Nah, pada kasus Afi ini, saya melihat adanya
tindakan media yang terlalu berlebihan dalam meninggikan Afi. Media terlalu grasak-grusuk dan gegabah untuk
mengangkat Afi ke media massa dan layar kaca.
Padahal yang dilakukan Afi hanyalah menulis
status di media sosial. “Status di media sosial” itu masih sangat rentan men..., rentan plagiat dan sebagainya.
Afi juga belum menelurkan karya berupa buku yang derajatnya bisa
dipertanggungjawabkan.
Kecuali jika Afi sudah melakukan pergerakan
secara rill di lapangan seperti yang dilakukan
Malala Yousafzai yang berani meneriakkan hak pendidikan di bawah ancaman
Taliban (bahkan ditembak saat mencoba bersekolah), atau seperti Bunda Teresa
yang bergerak untuk mencukupi kebutuhan orang miskin dari yang termiskin di kota
Kalkuta India.
Oleh karena itu, media seharusnya jangan
terlalu gegabah untuk mengangkat Afi setinggi itu, menyandingkannya dengan
Malala, mengatakan Afi pembawa kedamaian dan pembela suara minoritas. Terlalu
dini untuk seorang Afi dipuja seperti itu.
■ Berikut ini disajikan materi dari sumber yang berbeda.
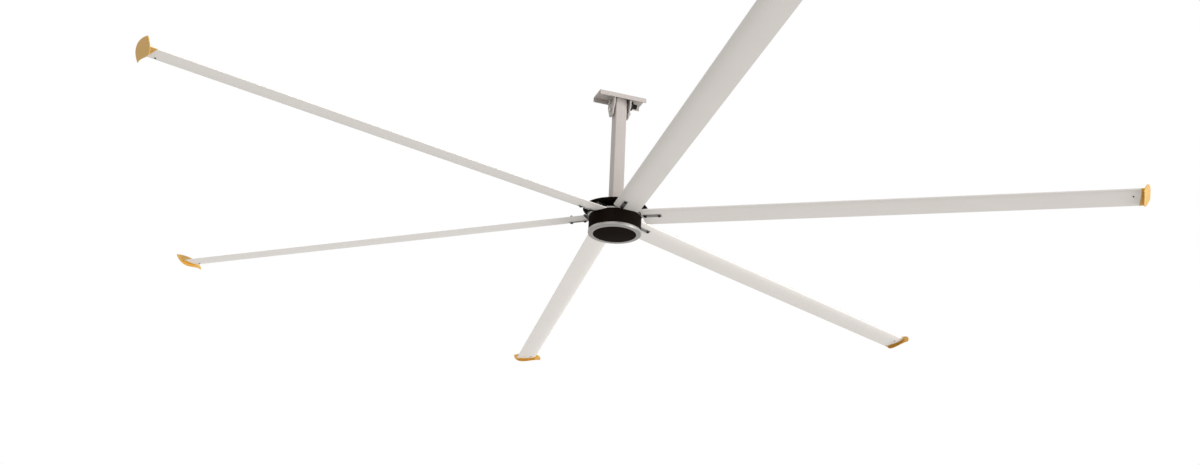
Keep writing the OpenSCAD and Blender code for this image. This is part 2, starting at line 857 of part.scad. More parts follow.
module winglet(i) {
    ts = [for (k = [0:fin_steps]) (1 - cos(180 * k / fin_steps)) / 2];
    half_w = arm_w / 2;
    half_h = arm_t / 2;
    color(AMBER) difference() {
        union() {
            fin_frame(i) across_x(-fin_t / 2, fin_t) polygon(concat(
                [for (t = ts) fin_top(t)],
                [for (k = [fin_steps - 1:-1:1]) fin_low(ts[k])]));
            intersection() {
                fin_frame(i) translate([-3 * fin_reach, -fin_l, -fin_l])
                    cube([3 * fin_reach, 2 * fin_l, 2 * fin_l]);
                arm_frame(i) across_x(blade_end + 0.1, 2 * fin_reach)
                    polygon(section_points(0, 1, 0));
            }
            arm_frame(i) translate([blade_end - tongue_l, -half_w, -half_h])
                cube([tongue_l + 10, arm_w, arm_t]);
        }
        arm_frame(i) translate([blade_end - tongue_screw, 0, -blade_t])
            cylinder(h = blade_t, r = screw_r + run_fit);
    }
}

module winglet_screws() {
    seat = -half_t(arm_u, 0) - 0.6;
    color(DARK_STEEL) for (i = [1:blades])
        arm_frame(i) translate([blade_end - tongue_screw, 0, seat]) union() {
            translate([0, 0, -4]) cylinder(h = 4, r = 2 * screw_r);
            cylinder(h = -seat - 1, r = screw_r);
        }
}

mount_channel();
ear_left();
ear_right();
pivot_bolt();
pivot_washers();
pivot_nuts();
pivot_buffer();
downrod();
pivot_sleeve();
clamp_bolt();
clamp_washers();
clamp_nut();
cable_grommet();
rod_flange();
flange_bolts();
stator_shaft();
shaft_nut();
stator_carrier();
stator_core();
stator_coils();
upper_inner_race();
lower_inner_race();
upper_ball_cage();
lower_ball_cage();
motor_housing();
upper_end_bell();
lower_cap();
bottom_cover();
hub_disc();
back_iron();
magnets();
upper_outer_race();
lower_outer_race();
shaft_seal();
housing_screws();
cover_screws();
arm_bolts();
root_straps();
blade_bolts();
blade_nuts();
winglet_screws();
for (i = [1:blades]) blade_arm(i);
for (i = [1:blades]) blade(i);
for (i = [1:blades]) winglet(i);
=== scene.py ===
"""Finish and fine shape of the high-volume low-speed ceiling fan. Metres, +Z up."""
import json
import math

import bmesh
import bpy
from mathutils import Matrix, Vector


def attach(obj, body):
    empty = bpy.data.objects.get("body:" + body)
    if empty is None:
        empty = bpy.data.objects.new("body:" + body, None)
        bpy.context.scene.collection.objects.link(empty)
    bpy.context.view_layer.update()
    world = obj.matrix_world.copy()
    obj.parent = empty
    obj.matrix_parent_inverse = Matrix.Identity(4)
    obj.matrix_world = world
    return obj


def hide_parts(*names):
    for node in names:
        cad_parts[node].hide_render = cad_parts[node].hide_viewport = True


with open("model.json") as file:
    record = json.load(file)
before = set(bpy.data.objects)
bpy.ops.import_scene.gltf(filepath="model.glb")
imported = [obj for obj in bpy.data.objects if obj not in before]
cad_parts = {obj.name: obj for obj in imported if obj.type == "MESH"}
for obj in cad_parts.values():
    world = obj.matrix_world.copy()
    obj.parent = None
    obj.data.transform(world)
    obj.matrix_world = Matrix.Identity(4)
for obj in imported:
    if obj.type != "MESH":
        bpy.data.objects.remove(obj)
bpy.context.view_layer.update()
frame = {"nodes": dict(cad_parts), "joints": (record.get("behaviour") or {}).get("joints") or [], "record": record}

# Places read from the frame
RECORD = frame["record"]
NODES = frame["nodes"]
JOINTS = {joint["name"]: joint for joint in frame["joints"]}
HUB = Vector(JOINTS["rotor_spin"]["pos_m"])

# Camera: below the rotor and looking up at it
CAMERA_DISTANCE = 9.195
CAMERA_AZIMUTH = math.radians(-110.0)
CAMERA_BELOW = math.radians(22.2)
CAMERA_PAN = math.radians(-0.67)
CAMERA_TILT = math.radians(-0.83)
CAMERA_ROLL = math.radians(2.6)
FOCAL_SHARE = 1239.5 / 1200.0
SENSOR = 36.0
FAR_CLIP = 200.0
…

Bisa saja ia akan terbebani dengan
pujian dan gelar yang disematkan kepadanya.
Bahkan saya melihat Afi saat ini ditarik
untuk masuk ke salah satu kubu yang sudah saya jelaskan di atas sebelumnya.
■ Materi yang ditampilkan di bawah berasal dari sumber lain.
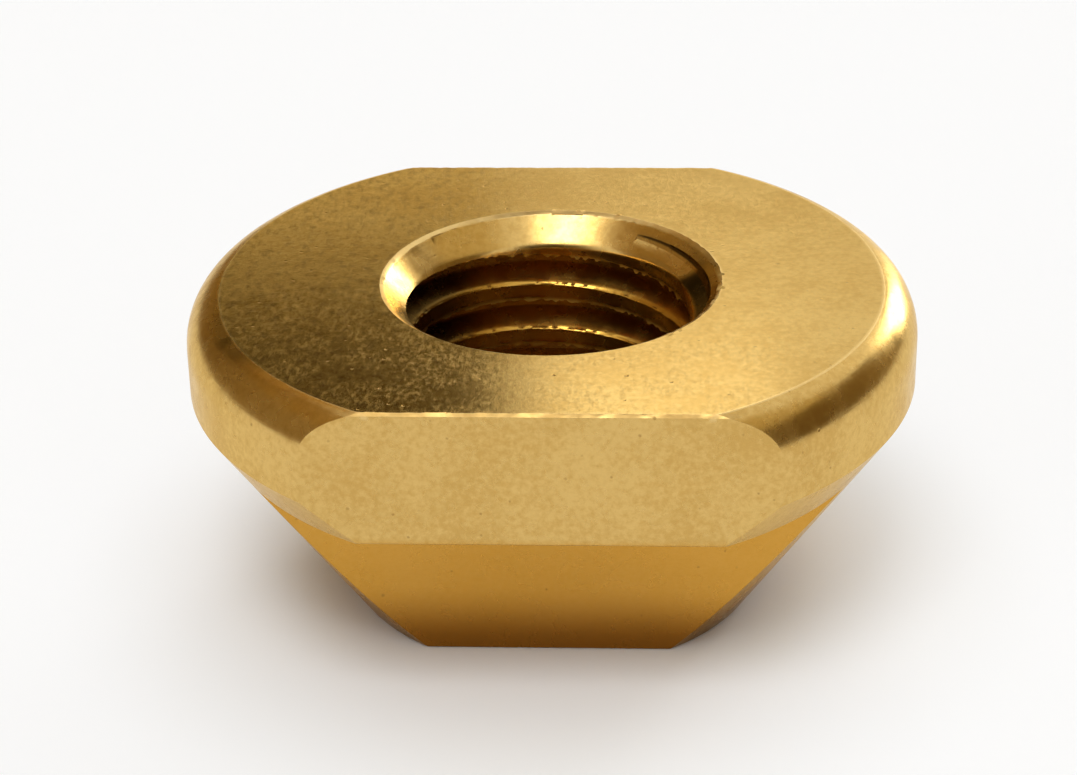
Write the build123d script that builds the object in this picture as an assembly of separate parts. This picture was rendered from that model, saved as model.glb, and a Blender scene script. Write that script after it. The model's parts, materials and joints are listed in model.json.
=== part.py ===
from build123d import *
import math
import os

# Track nut: a disc head with two milled flats, a tapered underside, and a narrower
# tongue below, turned and milled from one piece of brass around an M8 thread.
# Millimetres, +Z up. The origin is the middle of the base, on the thread's axis.
# The head is longest along X, and the flats of the head and the tongue face -Y and +Y.

# Turned outside
head_diameter = 17.5
overall_height = 7.8
rim_rounding_radius = 1.2  # between the top face and the straight rim
rim_rounding_sweep = 72.0  # degrees: tangent to the rim, meets the top face at an edge
rim_land_height = 1.1  # straight part of the rim, below the rounding
base_diameter = 10.1  # small end of the taper

# Milled flats
width_across_flats = 13.9
tongue_width = 8.3
tongue_height = 4.5  # from the base up to the ledge under the head

# Threaded hole, bored to its tapping size
thread_diameter = 8.0
thread_pitch = 1.25
top_countersink_margin = 0.05  # radial, beyond the thread's own radius
base_countersink_width = 0.3  # radial, beyond the bore
countersink_half_angle = 45.0  # degrees from the axis

head_radius = head_diameter / 2
base_radius = base_diameter / 2
bore_radius = (thread_diameter - thread_pitch) / 2
top_countersink_radius = thread_diameter / 2 + top_countersink_margin
base_countersink_radius = bore_radius + base_countersink_width


def turned_blank():
    """The disc head with its rounded rim, and the taper down to the base."""
    rounding_drop = rim_rounding_radius * math.sin(math.radians(rim_rounding_sweep))
    rim_top_z = overall_height - rounding_drop
    rim_bottom_z = rim_top_z - rim_land_height
    with BuildPart() as blank:
        with BuildSketch(Plane.XZ):
            with BuildLine():
                base = Line((0, 0), (base_radius, 0))
                taper = Line(base @ 1, (head_radius, rim_bottom_z))
                land = Line(taper @ 1, (head_radius, rim_top_z))
                rounding = CenterArc(
                    (head_radius - rim_rounding_radius, rim_top_z),
                    rim_rounding_radius,
                    0,
                    rim_rounding_sweep,
                )
                top = Line(rounding @ 1, (0, overall_height))
                Line(top @ 1, base @ 0)
            make_face()
        revolve(axis=Axis.Z)
    return blank.part


def milled_envelope():
    """What the cutter leaves: the head between its flats, over the narrower tongue."""
    beyond_the_rim = 2 * head_diameter
    on_the_base = (Align.CENTER, Align.CENTER, Align.MIN)
    head = Box(beyond_the_rim, width_across_flats, overall_height - tongue_height, align=on_the_base)
    tongue = Box(beyond_the_rim, tongue_width, tongue_height, align=on_the_base)
    return Pos(0, 0, tongue_height) * head + tongue


def countersink(radius):
    """A cone that opens upwards from the axis and reaches its radius at Z = 0."""
    depth = radius / math.tan(math.radians(countersink_half_angle))
    return Cone(0, radius, depth, align=(Align.CENTER, Align.CENTER, Align.MAX))


def threaded_hole():
    """The bore through the nut, with a countersink for the screw at each end."""
    bore = Pos(0, 0, overall_height / 2) * Cylinder(bore_radius, overall_height)
    top = Pos(0, 0, overall_height) * countersink(top_countersink_radius)
    base = Rot(180, 0, 0) * countersink(base_countersink_radius)
    return bore + top + base


def track_nut():
    nut = (turned_blank() & milled_envelope()) - threaded_hole()
    nut.label = "track_nut"
    return nut


os.makedirs("parts", exist_ok=True)
export_step(track_nut(), "parts/track_nut.step")
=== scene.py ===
import json
import math

import bpy
import numpy as np
from mathutils import Matrix, Vector, noise


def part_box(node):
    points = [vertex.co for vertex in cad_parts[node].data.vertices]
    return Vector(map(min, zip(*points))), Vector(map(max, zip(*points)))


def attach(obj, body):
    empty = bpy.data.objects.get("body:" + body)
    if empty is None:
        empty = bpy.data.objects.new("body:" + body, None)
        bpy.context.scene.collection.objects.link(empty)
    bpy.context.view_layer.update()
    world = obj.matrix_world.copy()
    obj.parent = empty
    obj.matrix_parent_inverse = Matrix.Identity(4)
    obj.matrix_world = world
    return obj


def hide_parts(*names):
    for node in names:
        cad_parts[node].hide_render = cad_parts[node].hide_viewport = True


# A brass track nut on a plain pale floor, in metres, +Z up, in the CAD model's frame.
# The nut's surface is one mesh of rings: up the outside, in over the top face, down the
# countersunk and threaded hole, and out over the base.

MM = 0.001

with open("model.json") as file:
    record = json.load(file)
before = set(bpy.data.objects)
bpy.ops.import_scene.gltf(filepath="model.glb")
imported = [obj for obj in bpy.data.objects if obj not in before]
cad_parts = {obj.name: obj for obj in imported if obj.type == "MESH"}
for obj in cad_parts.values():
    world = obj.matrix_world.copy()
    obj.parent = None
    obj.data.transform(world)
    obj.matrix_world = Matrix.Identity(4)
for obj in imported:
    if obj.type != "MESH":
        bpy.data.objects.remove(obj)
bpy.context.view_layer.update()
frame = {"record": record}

# Sizes that the frame gives
nut_low, nut_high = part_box("track_nut")
thread_mount = next(m for m in frame["record"]["mounts"] if m["name"] == "thread")
HEAD_RADIUS = (nut_high.x - nut_low.x) / 2
HEAD_HALF_WIDTH = (nut_high.y - nut_low.y) / 2
HEIGHT = nut_high.z - nut_low.z
CREST_RADIUS = thread_mount["dims"]["r_mm"] * MM

# Sizes of the solid, as in its source
RIM_ROUNDING_RADIUS = 1.2 * MM
RIM_ROUNDING_SWEEP = math.radians(72)
RIM_LAND_HEIGHT = 1.1 * MM
BASE_RADIUS = 5.05 * MM
TONGUE_HALF_WIDTH = 4.15 * MM
TONGUE_HEIGHT = 4.5 * MM
TOP_COUNTERSINK_RADIUS = 4.05 * MM
BASE_COUNTERSINK_RADIUS = 3.675 * MM

RIM_TOP_Z = HEIGHT - RIM_ROUNDING_RADIUS * math.sin(RIM_ROUNDING_SWEEP)
RIM_BOTTOM_Z = RIM_TOP_Z - RIM_LAND_HEIGHT
TAPER_SLOPE = (HEAD_RADIUS - BASE_RADIUS) / RIM_BOTTOM_Z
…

Sehingga Afi menjadi ikon untuk kubu tersebut, yaitu kubu B. Dan dapat kita
ketahui, gesekan antara kubu B dan kubu A masih terjadi hingga sekarang.
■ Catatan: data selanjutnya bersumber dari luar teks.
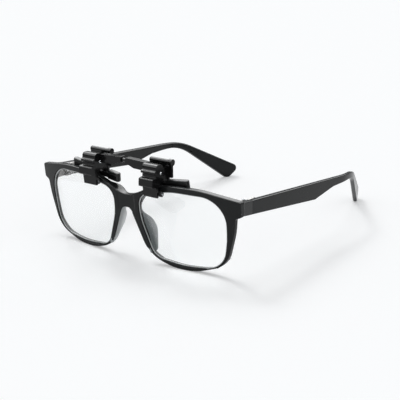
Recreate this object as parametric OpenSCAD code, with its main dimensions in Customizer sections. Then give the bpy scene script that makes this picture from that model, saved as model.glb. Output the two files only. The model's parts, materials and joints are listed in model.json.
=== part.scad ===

Dan sangat bisa kita tebak, Afi kemudian diserang
habis-habisan oleh kubu A ketika diangkat setinggi-tingginya oleh kubu B.
Saya mengibaratkannya seperti ini. Kubu B, sekali lagi kubu B ya, bukan kubu C yang berusaha
tenang dan netral, kubu B ini melemparkan Afi ke sebuah arena pertarungan yang
disitu sudah didiami oleh para jenderal dan kesatria dari kubu A.
Di arena itu, Afi diserang dan dicabik
habis-habisan, sementara jenderal dan kesatria dari kubu B menyaksikan dari
jarak jauh sambil berteriak untuk menyemangati Afi agar mampu bertahan dalam
menjalani laga yang tidak seimbang itu.
Sudah dapat gambarannya?.
Ya, betul sekali. Afi hanyalah korban dari
kegaduhan antara kubu A dan kubu B. Seharusnya ia tidak berada di arena
pertarungan. Dia masih belum layak bertarung, seharusnya ia lebih banyak
berlatih dulu hingga saatnya ia layak menjadi kesatria.
SUMBER GAMBAR: HISTORYCOLLECTION.CO |
Bahanya adalah; jika Afi tidak kuat dengan
serangan yang diluncurkan oleh kubu A, maka dapat dipastikan, Afi akan stres
menghadapi bullyan, ujaran kebencian,
dan sebagainya.
Itulah pendapat saya.
***
Afi masih harus bertumbuh, harus banyak
berlatih dan belajar lagi, dan masa depannya masih panjang. Sangat berbahaya
bila di masa muda ini ia sudah dilempar ke arena pertarungan tadi. Niat kubu B
mungkin baik, mereka mengangkat Afi setinggi-tingginya untuk menyemangati Afi
agar tetap menyuarakan pendapatnya, tapi dampaknya juga beresiko; Afi bisa
terhenti pertumbuhannya karena bullyan,
ujaran kebencian dan bahkan ancaman pembunuhan.
Sekian.
"Lagi-lagi ini adalah pendapat saya, jika anda tidak setuju, silahkan buat pendapat lain. Kritik saya secara elegan!. Jangan bully saya!, kasian... udah jomblo, dibully lagi."